REQUIREMENTS -> Repeat only the lines from the line containing "DISC_HEIGHT + SEAM_GAP)" through the line containing "for node in", both included, exactly as they stand.

INFORMATION SHOWN ->

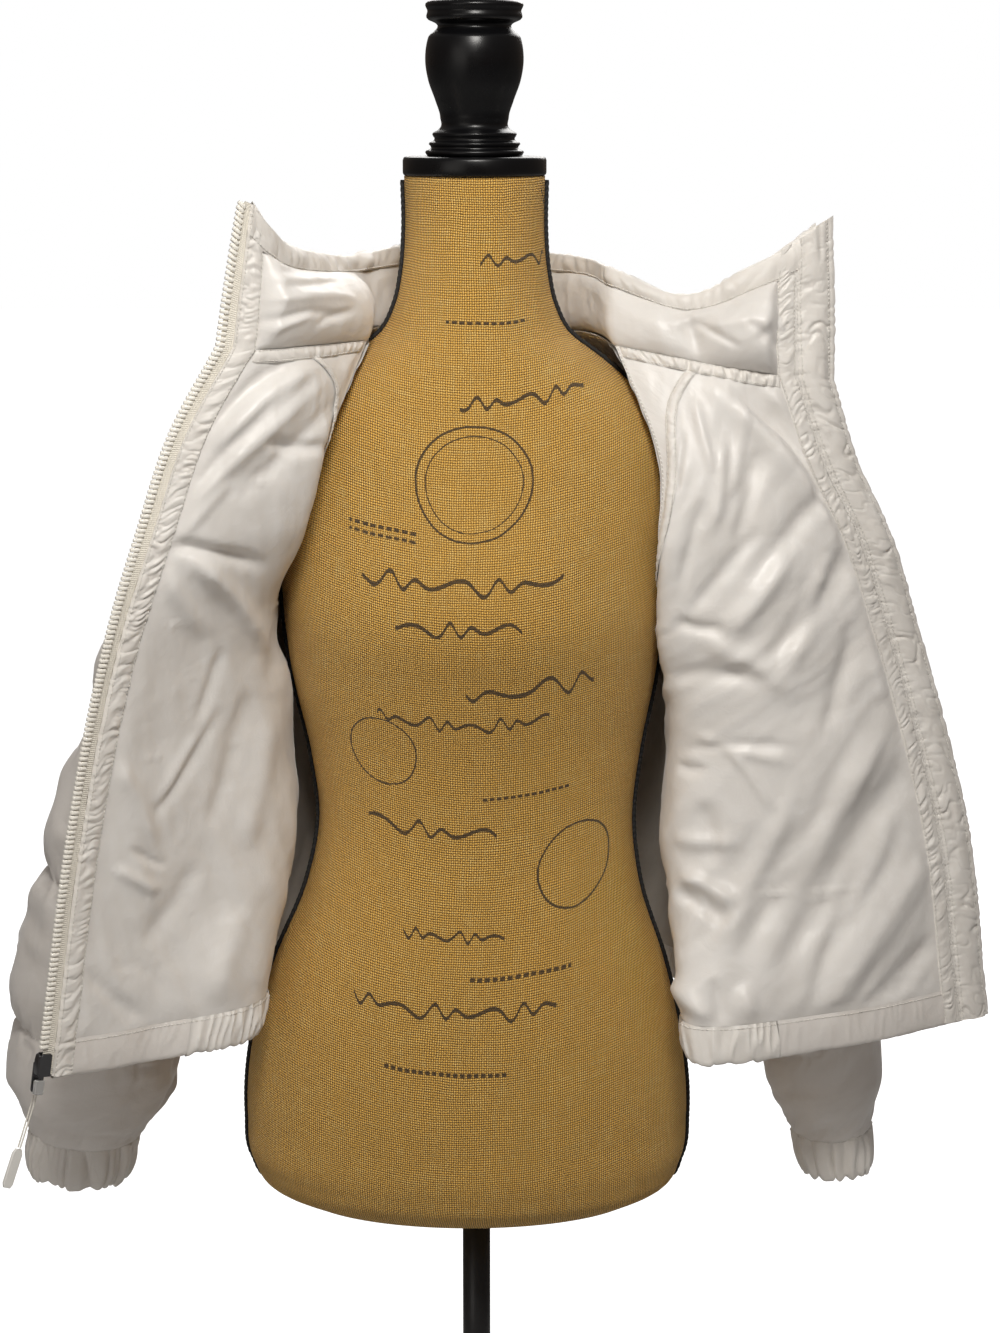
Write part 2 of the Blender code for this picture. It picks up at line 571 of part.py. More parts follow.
def seam_tapes():
    below, below_normals = {}, {}
    for side, order in (("r", 1), ("l", -1)):
        rows, inward = np.array(ARMHOLE_TAPES[side]).T
        at = np.arange(rows[0], rows[-1], 0.5)
        column = np.interp(at, rows, inward)
        grids = [values[:, ::-order] for values in pieces["front_" + side][:2]]
        lines = [on_grid(values, at, column + step) for values in grids for step in (0, 1)]
        seam_tape("armhole_tape_" + side, lines[0], lines[1], lines[2], lines[3])
        taken = slice(UNDERARM_ROW, UNDERARM_ROW + NECK_COLUMNS + 1)
        below[side], below_normals[side] = (values[1, ::order][taken][::order]
                                            for values in pieces["sleeve_" + side][:2])
    front_normals = {side: pieces["front_" + side][1] for side in "rl"}
    line = np.concatenate([front_r[1], below["r"][1:], back[1, 1:], below["l"][1:], front_l[1, 1:]])
    line_normals = np.concatenate([front_normals["r"][1], below_normals["r"][1:], pieces["back"][1][1, 1:],
                                   below_normals["l"][1:], front_normals["l"][1, 1:]])
    # It is cut where it turns the sharp corners from the fronts to the sleeves.
    normals = pieces["collar"][1][-1]
    ends = np.flatnonzero(beside_edges() > 0)[[0, -1]]
    corner_r, corner_l = FRONT_COLUMNS, len(neck_seam) - 1 - FRONT_COLUMNS
    for name, start, end in (("neck_tape_r", ends[0], corner_r - NECK_TAPE_STOP),
                             ("neck_tape_back", corner_r + NECK_TAPE_STOP, corner_l - NECK_TAPE_STOP),
                             ("neck_tape_l", corner_l + NECK_TAPE_STOP, ends[1])):
        at = np.unique(np.concatenate([[start, end], np.arange(math.ceil(start), end)]))
        whole = np.arange(len(neck_seam))
        seam_tape(name, *(np.stack([np.interp(at, whole, values[:, axis]) for axis in range(3)], axis=1)
                          for values in (neck_seam, line, normals, line_normals)))


seam_tapes()


# ---------------------------------------------------------------- hem and cuffs
def hem():
    keys = ("front_r", "back", "front_l")
    line = np.concatenate([pieces[key][0][-1, int(key != "front_r"):] for key in keys])
    above = np.concatenate([pieces[key][0][-2, int(key != "front_r"):] for key in keys])
    normals = np.concatenate([pieces[key][1][-1, int(key != "front_r"):] for key in keys])
    down = unit(line - above)
    last = len(line) - 1
    drops = np.array((SEAM_GAP, HEM_HEIGHT / 2, HEM_HEIGHT))[:, None, None]
    cuts = {"hem_band_r": (0, HEM_SPLIT_COLUMN), "hem_band_l": (last - HEM_SPLIT_COLUMN, last)}
    for name, (start, end) in cuts.items():
        part = slice(start, end + 1)
        points = trimmed(line[part] + down[part] * drops, False, top=False, bottom=False)
        wall(name, points, np.repeat(normals[None, part], 3, axis=0), 0, HEM_WALL, down_cloth)
    part = slice(HEM_SPLIT_COLUMN, last - HEM_SPLIT_COLUMN + 1)
    count = 2 * HEM_GATHERS + 1
    arc = arc_lengths(line[part])
    at = np.linspace(0, arc[-1], count)
    spread = [np.stack([np.interp(at, arc, row[part, axis]) for axis in range(3)], axis=1)
              for row in (line, down, normals)]
    waves = GATHER_DEPTH * (np.arange(count) % 2 - 0.5) * np.array((0.3, 1, 0.8))[:, None]
    points = spread[0] + unit(spread[1]) * drops
    points = trimmed(points, False, top=False, bottom=False)
    around = np.repeat(unit(spread[2])[None], 3, axis=0)
    wall("hem_elastic", points, around, waves, HEM_WALL + waves, trim_cloth)


def cuff(name, key):
    points, _, _ = pieces[key]
    ring = points[-1]
    closed = np.concatenate([ring, ring[:1]])
    arc = arc_lengths(closed)
    count = 2 * CUFF_GATHERS
    at = np.arange(count) * arc[-1] / count
    even = np.stack([np.interp(at, arc, closed[:, axis]) for axis in range(3)], axis=1)
    down = unit((points[-1] - points[-2]).mean(axis=0))
    middle = ring.mean(axis=0)
    levels = []
    for drop, size in ((SEAM_GAP, 1.0), (CUFF_HEIGHT * 0.5, 0.90), (CUFF_HEIGHT, 0.84)):
        levels.append(middle + (even - middle) * size + down * drop)
    levels = np.array(levels)
    normals = grid_normals(levels, True)
    waves = GATHER_DEPTH * (np.arange(count) % 2 - 0.5) * np.array((0.3, 1, 0.8))[:, None]
    wall(name, levels, normals, waves, HEM_WALL + waves, trim_cloth, True)


hem()
cuff("cuff_r", "sleeve_r")
cuff("cuff_l", "sleeve_l")


# ---------------------------------------------------------------- zip slider, tab, cord
def prism(name, outline, start, end, finish, frame, origin):
    """Straight solid: an outline in a frame's first two axes, from start to end along its third."""
    count = len(outline)
    local = np.array([(first, second, third) for third in (start, end) for first, second in outline])
    faces = [list(range(count)), list(range(count, 2 * count))]
    faces += [[i, (i + 1) % count, count + (i + 1) % count, count + i] for i in range(count)]
    return add_mesh(name, origin + local @ frame, faces, finish)


def combine(item, other, operation):
    """Joins another solid to an item or cuts it away, and removes the other."""
    modifier = item.modifiers.new("combine", "BOOLEAN")
    modifier.solver = "EXACT"
    modifier.operation = operation
    modifier.object = other
    result = item.evaluated_get(bpy.context.evaluated_depsgraph_get())
    mesh = bpy.data.meshes.new_from_object(result)
    item.modifiers.clear()
    item.data = mesh
    bpy.data.objects.remove(other, do_unlink=True)


def set_origin(item, place):
    item.data.transform(mathutils.Matrix.Translation([-value for value in place]))
    item.location = place


def box_outline(first, second):
    return [(first[0], second[0]), (first[1], second[0]), (first[1], second[1]), (first[0], second[1])]


def zip_end():
    """Lower end of the right zip, with its axes: out from the panel, up the zip, to the shell's side."""
    line, inside, normals = edge_lines("front_r", 0, 1)
    up = unit(line[-2] - line[-1])
    out = line[-1] - inside[-1]
    out = unit(out - up * (out @ up))
    shell_side = np.cross(out, up)
    shell_side *= np.sign(shell_side @ normals[-1])
    middle = line[-1] + out * (SEAM_GAP + ZIP_TAPE_WIDTH) + shell_side * (LINING + TAPE / 2)
    return middle, np.array([out, up, shell_side])


def zip_hardware():
    end, frame = zip_end()
    out, up, shell_side = frame
    middle = end + up * SLIDER_HEIGHT
    low, high = CHANNEL
    half, thick = CHANNEL_HALF, CHANNEL_HALF + SLIDER_WALL
    sideways = np.array([out, shell_side, up])
    section = [(low, half), (high, half), (high, -half), (low, -half),
               (low, -thick), (high + SLIDER_WALL, -thick), (high + SLIDER_WALL, thick), (low, thick)]
    slider = prism("slider", section, -SLIDER_LENGTH / 2, SLIDER_LENGTH / 2, gunmetal, sideways, middle)
    foot, top = thick - SLIDER_WALL / 2, PIVOT_HEIGHT + 3.2 * MM
    arch = [(-4.4 * MM, foot), (-4.4 * MM, top), (4.4 * MM, top), (4.4 * MM, foot),
            (3.1 * MM, foot), (3.1 * MM, top - 1.4 * MM), (-3.1 * MM, top - 1.4 * MM), (-3.1 * MM, foot)]
    lengthways = np.array([up, shell_side, out])
    loop = prism("arch", arch, ARCH_PLACE - ARCH_WIDTH / 2, ARCH_PLACE + ARCH_WIDTH / 2,
                 gunmetal, lengthways, middle)
    combine(slider, loop, "UNION")

    pivot = middle + shell_side * PIVOT_HEIGHT + out * ARCH_PLACE
    side, tail = TAB_WIDTH / 2, TAB_LENGTH - MM
    outline = [(-side, MM), (side, MM), (side, -tail + 2 * MM), (side - 2 * MM, -tail),
               (-side + 2 * MM, -tail), (-side, -tail + 2 * MM)]
    tab = prism("pull_tab", outline, -TAB_WALL / 2, TAB_WALL / 2, gunmetal, frame, pivot)
    holes = (box_outline((-2.6 * MM, 2.6 * MM), (-6.6 * MM, -MM)),
             box_outline((-1.9 * MM, 1.9 * MM), (-tail + 1.6 * MM, -tail + 4.4 * MM)))
    for hole in holes:
        combine(tab, prism("hole", hole, -TAB_WALL, TAB_WALL, gunmetal, frame, pivot), "DIFFERENCE")
    set_origin(tab, pivot)
    width, length, depth = BOX_SIZE
    block = box_outline((-width / 2, width / 2), (-length - BOX_DROP, -BOX_DROP))
    prism("zip_box", block, -depth / 2, depth / 2, clear_plastic, frame, end)

    pull_cord(pivot, frame, -tail + 3 * MM)


def pull_cord(pivot, frame, eyelet):
    """Cord folded double through the tab's eyelet, and the flat piece that holds its two ends."""
    clear = TAB_WALL / 2 + SEAM_GAP + CORD_DIAMETER / 2
    turn = np.array([(0, eyelet - 1.4 * MM, clear + .05 * MM), (0, eyelet - .3 * MM, clear * .7)])
    strand = CORD_PATH * MM + np.array((0, eyelet, 0))
    apart = np.array((0, 0, 1)) * clear * np.linspace(1, .8, len(strand))[:, None]
    knots = np.concatenate([(strand + apart)[::-1], turn, [(0, eyelet, 0)],
                            turn[::-1] * (1, 1, -1), strand - apart])
    count = len(knots)
    # Two more points between each pair of knots, but none at the tight turn through the eyelet.
    near = np.abs(np.arange(count) - (count - 1) / 2) <= len(turn) + 1
    thirds = [step for step in range(3 * count - 2)
              if step % 3 == 0 or not (near[step // 3] and near[step // 3 + 1])]
    line = smooth(range(count), knots, np.array(thirds) / 3)
    curve = bpy.data.curves.new("pull_cord", "CURVE")
    curve.dimensions = "3D"
    curve.bevel_depth = CORD_DIAMETER / 2
    curve.bevel_resolution = 2
    curve.use_fill_caps = True
    spline = curve.splines.new("POLY")
    spline.points.add(len(line) - 1)
    spline.points.foreach_set("co", np.concatenate([line @ frame, np.ones((len(line), 1))], axis=1).ravel())
    curve.materials.append(cream_cord)
    cord = bpy.data.objects.new("pull_cord", curve)
    cord.location = pivot
    bpy.context.collection.objects.link(cord)

    width, length, depth = CORD_END_SIZE
    along = unit(strand[-1] - strand[-2])
    sideways = np.array((along[1], -along[0], 0))
    axes = np.array([sideways, along, (0, 0, 1)]) @ frame
    foot = pivot + (strand[-1] + along * (SEAM_GAP + CORD_DIAMETER / 3)) @ frame
    outline = [(-width * .3, 0), (width * .3, 0), (width / 2, length * .12), (width / 2, length * .88),
               (width * .3, length), (-width * .3, length),
               (-width / 2, length * .88), (-width / 2, length * .12)]
    end_piece = prism("cord_end", outline, -depth / 2, depth / 2, cream_cord, axes, foot)
    set_origin(end_piece, pivot)


zip_hardware()


# ---------------------------------------------------------------- dress form
def torso_rings():
    turn = np.arange(TORSO_SIDES) * 2 * math.pi / TORSO_SIDES
    level = np.ones(TORSO_SIDES)
    rings = []
    for z, half, depth_front, depth_back, middle in TORSO[::-1]:
        depth = np.where(np.sin(turn) < 0, depth_front, depth_back)
        rings.append(np.stack([middle + half * np.cos(turn), depth * np.sin(turn), level * z], axis=1))
    return np.array(rings)


def form():
    rings = torso_rings()
    stack("form_torso", rings, burlap)
    for name, column, sign in (("form_piping_l", 0, 1), ("form_piping_r", TORSO_SIDES // 2, -1)):
        line = rings[1:, column]
        slope = np.gradient(line, axis=0)
        outward = unit(np.stack([sign * slope[:, 2], np.zeros(len(line)), -sign * slope[:, 0]], axis=1))
        half = np.array((0, PIPING_WIDTH / 2, 0))
        points = np.stack([line - half, line + half], axis=1)
        wall(name, points, np.repeat(outward[:, None], 2, axis=1), LIFT, LIFT + PIPING_HEIGHT, black_piping)
    disc_bottom = NECK_TOP + SEAM_GAP
    lathe("neck_disc", ((0, DISC_RADIUS - MM), (MM, DISC_RADIUS), (DISC_HEIGHT - 2 * MM, DISC_RADIUS),
                        (DISC_HEIGHT, DISC_RADIUS - 2 * MM)), black_wood, 24, disc_bottom)
    lathe("finial", FINIAL, black_wood, 18, disc_bottom + DISC_HEIGHT + SEAM_GAP)
    lathe("base", BASE, black_metal, 32)
    pole_bottom = BASE[-1][0] + SEAM_GAP
    lathe("pole", ((0, POLE_RADIUS), (TORSO_BOTTOM - SEAM_GAP - pole_bottom, POLE_RADIUS)), black_metal, 16,
          pole_bottom)


form()
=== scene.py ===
import json
import math

import bpy
import mathutils
import numpy as np
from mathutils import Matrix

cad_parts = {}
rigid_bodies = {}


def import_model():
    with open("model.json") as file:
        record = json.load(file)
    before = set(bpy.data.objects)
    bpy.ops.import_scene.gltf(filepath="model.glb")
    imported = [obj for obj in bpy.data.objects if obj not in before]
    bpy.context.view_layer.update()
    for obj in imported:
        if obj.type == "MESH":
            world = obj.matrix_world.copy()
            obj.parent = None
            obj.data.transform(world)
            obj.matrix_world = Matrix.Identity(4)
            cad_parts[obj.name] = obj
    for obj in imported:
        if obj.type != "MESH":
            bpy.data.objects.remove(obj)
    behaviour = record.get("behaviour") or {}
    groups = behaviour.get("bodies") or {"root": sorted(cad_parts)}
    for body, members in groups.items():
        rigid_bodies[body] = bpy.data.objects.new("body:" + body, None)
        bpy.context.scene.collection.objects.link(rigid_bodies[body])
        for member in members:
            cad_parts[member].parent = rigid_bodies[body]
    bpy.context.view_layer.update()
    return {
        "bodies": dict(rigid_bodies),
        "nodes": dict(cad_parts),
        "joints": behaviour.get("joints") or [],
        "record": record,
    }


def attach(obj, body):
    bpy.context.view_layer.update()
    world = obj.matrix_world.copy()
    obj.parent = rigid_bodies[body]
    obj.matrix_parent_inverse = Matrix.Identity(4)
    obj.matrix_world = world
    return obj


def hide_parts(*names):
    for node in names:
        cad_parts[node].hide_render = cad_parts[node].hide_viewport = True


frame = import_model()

mm = 0.001
mainBody, pullBody = "jacket_and_form", "pull"

# Camera and the photograph's own pixels.
photo = {"width": 1000, "height": 1333, "focal": 2778, "eye": (0.018, -2.0, 1.148), "down": 561.5}
pitch = math.atan(photo["down"] / photo["focal"])


# Where points fall in the photograph, in its pixels.
def photoPixels(points):
    offset = points - np.array(photo["eye"])
    depth = offset[..., 1] * math.cos(pitch) - offset[..., 2] * math.sin(pitch)
    height = offset[..., 1] * math.sin(pitch) + offset[..., 2] * math.cos(pitch)
    return (photo["width"] / 2 + photo["focal"] * offset[..., 0] / depth,
            photo["height"] / 2 - photo["focal"] * height / depth)


# A new object with this data, linked to the scene.
def linked(name, data):
    item = bpy.data.objects.new(name, data)
    bpy.context.collection.objects.link(item)
    return item


camera = linked("camera", bpy.data.cameras.new("camera"))
camera.location = photo["eye"]
camera.rotation_euler = (math.pi / 2 - pitch, 0, 0)
camera.data.sensor_fit = "VERTICAL"
camera.data.sensor_height = 36
camera.data.lens = 36 * photo["focal"] / photo["height"]
camera.data.clip_end = 60
bpy.context.scene.camera = camera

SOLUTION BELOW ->
    lathe("finial", FINIAL, black_wood, 18, disc_bottom + DISC_HEIGHT + SEAM_GAP)
    lathe("base", BASE, black_metal, 32)
    pole_bottom = BASE[-1][0] + SEAM_GAP
    lathe("pole", ((0, POLE_RADIUS), (TORSO_BOTTOM - SEAM_GAP - pole_bottom, POLE_RADIUS)), black_metal, 16,
          pole_bottom)


form()
=== scene.py ===
import json
import math

import bpy
import mathutils
import numpy as np
from mathutils import Matrix

cad_parts = {}
rigid_bodies = {}


def import_model():
    with open("model.json") as file:
        record = json.load(file)
    before = set(bpy.data.objects)
    bpy.ops.import_scene.gltf(filepath="model.glb")
    imported = [obj for obj in bpy.data.objects if obj not in before]
    bpy.context.view_layer.update()
    for obj in imported:
        if obj.type == "MESH":
            world = obj.matrix_world.copy()
            obj.parent = None
            obj.data.transform(world)
            obj.matrix_world = Matrix.Identity(4)
            cad_parts[obj.name] = obj
    for obj in imported:
        if obj.type != "MESH":
            bpy.data.objects.remove(obj)
    behaviour = record.get("behaviour") or {}
    groups = behaviour.get("bodies") or {"root": sorted(cad_parts)}
    for body, members in groups.items():
        rigid_bodies[body] = bpy.data.objects.new("body:" + body, None)
        bpy.context.scene.collection.objects.link(rigid_bodies[body])
        for member in members:
            cad_parts[member].parent = rigid_bodies[body]
    bpy.context.view_layer.update()
    return {
        "bodies": dict(rigid_bodies),
        "nodes": dict(cad_parts),
        "joints": behaviour.get("joints") or [],
        "record": record,
    }


def attach(obj, body):
    bpy.context.view_layer.update()
    world = obj.matrix_world.copy()
    obj.parent = rigid_bodies[body]
    obj.matrix_parent_inverse = Matrix.Identity(4)
    obj.matrix_world = world
    return obj


def hide_parts(*names):
    for node in names:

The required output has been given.